- Data entries -
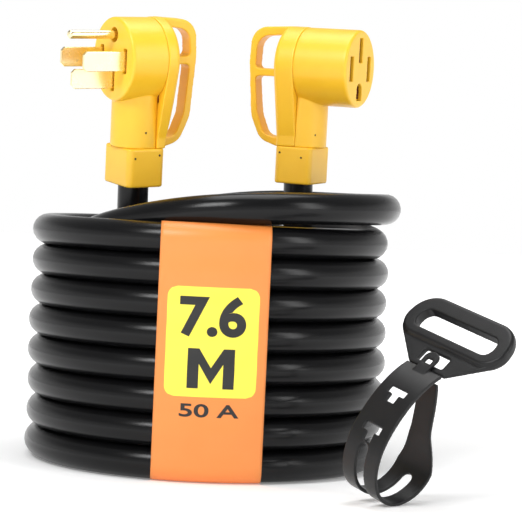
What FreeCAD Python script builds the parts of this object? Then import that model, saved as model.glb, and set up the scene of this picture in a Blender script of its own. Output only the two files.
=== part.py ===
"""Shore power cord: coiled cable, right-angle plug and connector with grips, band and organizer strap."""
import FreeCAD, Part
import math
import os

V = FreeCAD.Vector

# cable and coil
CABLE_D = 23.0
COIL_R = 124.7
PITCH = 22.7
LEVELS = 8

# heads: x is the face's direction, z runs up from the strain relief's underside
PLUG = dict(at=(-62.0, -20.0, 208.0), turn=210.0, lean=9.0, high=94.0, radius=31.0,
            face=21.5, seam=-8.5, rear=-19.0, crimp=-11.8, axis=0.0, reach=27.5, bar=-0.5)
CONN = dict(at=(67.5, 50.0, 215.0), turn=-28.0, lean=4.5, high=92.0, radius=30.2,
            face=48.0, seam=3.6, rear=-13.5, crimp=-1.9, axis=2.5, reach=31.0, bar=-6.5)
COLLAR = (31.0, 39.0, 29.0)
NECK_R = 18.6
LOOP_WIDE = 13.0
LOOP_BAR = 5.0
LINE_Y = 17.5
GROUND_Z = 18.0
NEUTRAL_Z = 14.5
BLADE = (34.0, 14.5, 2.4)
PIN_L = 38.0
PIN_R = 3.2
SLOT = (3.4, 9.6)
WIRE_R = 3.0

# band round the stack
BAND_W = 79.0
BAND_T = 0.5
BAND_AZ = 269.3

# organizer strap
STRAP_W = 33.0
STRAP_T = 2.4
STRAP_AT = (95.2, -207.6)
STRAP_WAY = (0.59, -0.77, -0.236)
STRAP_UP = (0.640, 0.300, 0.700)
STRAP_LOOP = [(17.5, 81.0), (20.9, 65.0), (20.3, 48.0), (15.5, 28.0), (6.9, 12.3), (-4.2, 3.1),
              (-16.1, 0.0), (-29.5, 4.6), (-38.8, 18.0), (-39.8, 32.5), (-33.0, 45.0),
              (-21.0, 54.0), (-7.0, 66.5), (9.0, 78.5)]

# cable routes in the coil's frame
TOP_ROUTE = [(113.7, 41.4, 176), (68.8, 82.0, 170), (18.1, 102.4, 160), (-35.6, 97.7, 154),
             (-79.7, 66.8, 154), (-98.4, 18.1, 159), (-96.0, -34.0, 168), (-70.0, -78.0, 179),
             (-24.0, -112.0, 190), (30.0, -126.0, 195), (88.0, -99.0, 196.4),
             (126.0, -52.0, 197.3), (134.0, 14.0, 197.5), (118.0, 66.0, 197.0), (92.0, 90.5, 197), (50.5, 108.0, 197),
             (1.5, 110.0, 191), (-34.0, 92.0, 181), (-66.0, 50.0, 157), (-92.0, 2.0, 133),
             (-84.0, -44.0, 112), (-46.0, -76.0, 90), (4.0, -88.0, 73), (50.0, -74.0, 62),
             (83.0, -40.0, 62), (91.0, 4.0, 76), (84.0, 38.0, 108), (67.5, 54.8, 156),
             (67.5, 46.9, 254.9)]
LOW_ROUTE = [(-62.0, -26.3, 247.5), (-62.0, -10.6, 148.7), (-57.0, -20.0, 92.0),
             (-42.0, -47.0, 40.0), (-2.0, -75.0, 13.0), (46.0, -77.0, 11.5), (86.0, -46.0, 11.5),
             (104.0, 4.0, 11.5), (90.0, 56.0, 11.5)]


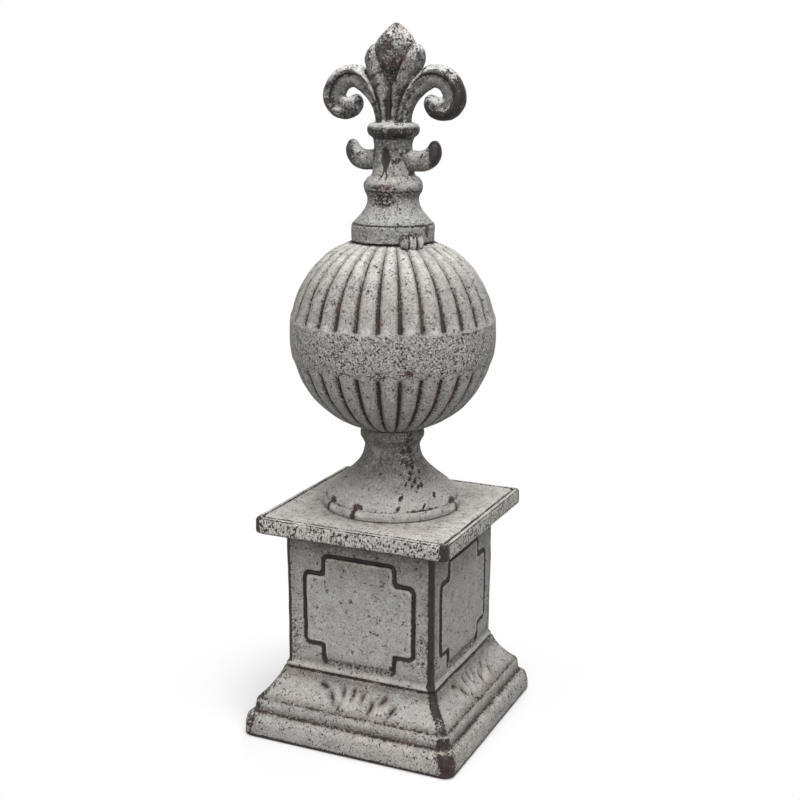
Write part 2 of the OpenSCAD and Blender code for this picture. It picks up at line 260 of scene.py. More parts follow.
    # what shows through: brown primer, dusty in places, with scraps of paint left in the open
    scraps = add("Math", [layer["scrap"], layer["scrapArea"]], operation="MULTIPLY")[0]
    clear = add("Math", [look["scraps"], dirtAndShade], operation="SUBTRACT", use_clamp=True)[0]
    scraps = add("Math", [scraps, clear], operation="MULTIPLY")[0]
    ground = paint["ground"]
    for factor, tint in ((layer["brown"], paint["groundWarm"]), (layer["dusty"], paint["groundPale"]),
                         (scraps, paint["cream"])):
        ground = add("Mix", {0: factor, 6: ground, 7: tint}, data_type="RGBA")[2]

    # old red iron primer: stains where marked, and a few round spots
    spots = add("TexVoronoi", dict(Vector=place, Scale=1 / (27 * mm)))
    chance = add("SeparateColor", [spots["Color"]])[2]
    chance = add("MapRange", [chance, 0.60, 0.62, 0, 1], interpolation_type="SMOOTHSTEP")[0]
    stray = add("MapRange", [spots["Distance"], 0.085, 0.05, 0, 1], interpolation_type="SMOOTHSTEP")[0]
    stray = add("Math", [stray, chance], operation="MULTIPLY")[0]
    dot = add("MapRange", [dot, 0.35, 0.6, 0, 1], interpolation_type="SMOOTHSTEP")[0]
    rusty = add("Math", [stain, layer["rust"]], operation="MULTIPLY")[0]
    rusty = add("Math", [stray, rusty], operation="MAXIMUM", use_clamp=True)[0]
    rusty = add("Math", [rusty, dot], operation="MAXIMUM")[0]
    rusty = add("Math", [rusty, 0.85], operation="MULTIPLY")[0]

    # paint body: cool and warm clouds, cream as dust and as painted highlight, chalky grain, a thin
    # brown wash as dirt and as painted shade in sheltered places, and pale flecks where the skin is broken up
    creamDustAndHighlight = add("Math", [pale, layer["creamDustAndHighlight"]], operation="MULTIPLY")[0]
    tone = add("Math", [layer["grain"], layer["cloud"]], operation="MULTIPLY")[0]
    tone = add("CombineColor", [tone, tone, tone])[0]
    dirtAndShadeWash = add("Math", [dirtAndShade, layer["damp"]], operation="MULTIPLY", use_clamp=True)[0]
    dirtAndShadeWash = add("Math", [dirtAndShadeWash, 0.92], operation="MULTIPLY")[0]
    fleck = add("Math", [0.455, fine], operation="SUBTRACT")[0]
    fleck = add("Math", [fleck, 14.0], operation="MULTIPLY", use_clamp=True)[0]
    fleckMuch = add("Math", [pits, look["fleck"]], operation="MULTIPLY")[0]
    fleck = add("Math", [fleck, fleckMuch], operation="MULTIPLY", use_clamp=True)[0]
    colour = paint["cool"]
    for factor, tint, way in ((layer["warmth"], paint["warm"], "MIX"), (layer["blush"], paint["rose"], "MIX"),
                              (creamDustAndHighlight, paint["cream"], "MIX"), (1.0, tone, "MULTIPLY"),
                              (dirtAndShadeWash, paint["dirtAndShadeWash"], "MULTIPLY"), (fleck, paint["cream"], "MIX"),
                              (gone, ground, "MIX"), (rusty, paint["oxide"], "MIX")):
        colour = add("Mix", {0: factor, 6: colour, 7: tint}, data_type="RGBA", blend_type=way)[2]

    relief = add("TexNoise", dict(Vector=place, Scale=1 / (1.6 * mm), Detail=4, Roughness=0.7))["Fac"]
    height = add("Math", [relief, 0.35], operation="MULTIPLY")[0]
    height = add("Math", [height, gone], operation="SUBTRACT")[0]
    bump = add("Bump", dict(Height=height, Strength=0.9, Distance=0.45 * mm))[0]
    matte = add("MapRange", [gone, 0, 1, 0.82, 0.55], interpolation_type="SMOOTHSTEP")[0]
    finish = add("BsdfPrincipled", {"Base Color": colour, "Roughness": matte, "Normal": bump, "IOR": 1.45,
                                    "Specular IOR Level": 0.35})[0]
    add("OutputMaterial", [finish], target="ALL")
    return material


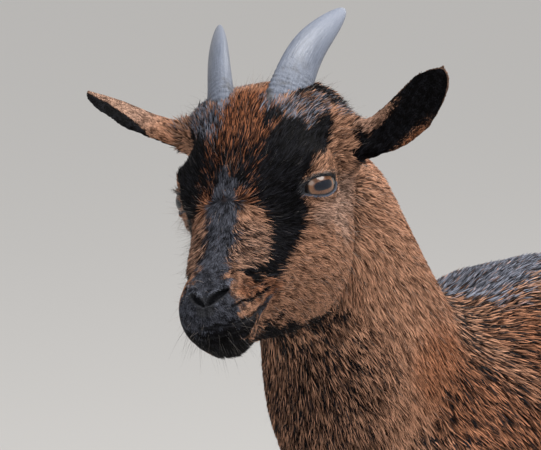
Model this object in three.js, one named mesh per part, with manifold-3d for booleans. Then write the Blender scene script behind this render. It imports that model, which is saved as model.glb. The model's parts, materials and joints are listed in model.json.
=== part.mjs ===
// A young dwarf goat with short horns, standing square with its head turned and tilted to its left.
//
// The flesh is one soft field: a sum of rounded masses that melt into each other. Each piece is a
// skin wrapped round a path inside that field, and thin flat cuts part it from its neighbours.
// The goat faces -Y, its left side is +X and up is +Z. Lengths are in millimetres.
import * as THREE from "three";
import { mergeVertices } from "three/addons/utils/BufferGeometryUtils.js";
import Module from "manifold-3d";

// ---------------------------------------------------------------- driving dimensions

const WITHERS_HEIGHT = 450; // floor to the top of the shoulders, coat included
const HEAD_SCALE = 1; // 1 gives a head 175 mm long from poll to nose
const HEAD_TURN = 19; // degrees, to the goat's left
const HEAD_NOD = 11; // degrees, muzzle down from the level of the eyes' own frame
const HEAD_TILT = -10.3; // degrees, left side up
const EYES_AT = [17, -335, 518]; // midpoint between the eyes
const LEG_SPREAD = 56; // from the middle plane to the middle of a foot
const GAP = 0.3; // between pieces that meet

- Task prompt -
Filter the listing for the word "Then" and copy every line that holds it.

- Reply -
What FreeCAD Python script builds the parts of this object? Then import that model, saved as model.glb, and set up the scene of this picture in a Blender script of its own. Output only the two files.
Model this object in three.js, one named mesh per part, with manifold-3d for booleans. Then write the Blender scene script behind this render. It imports that model, which is saved as model.glb. The model's parts, materials and joints are listed in model.json.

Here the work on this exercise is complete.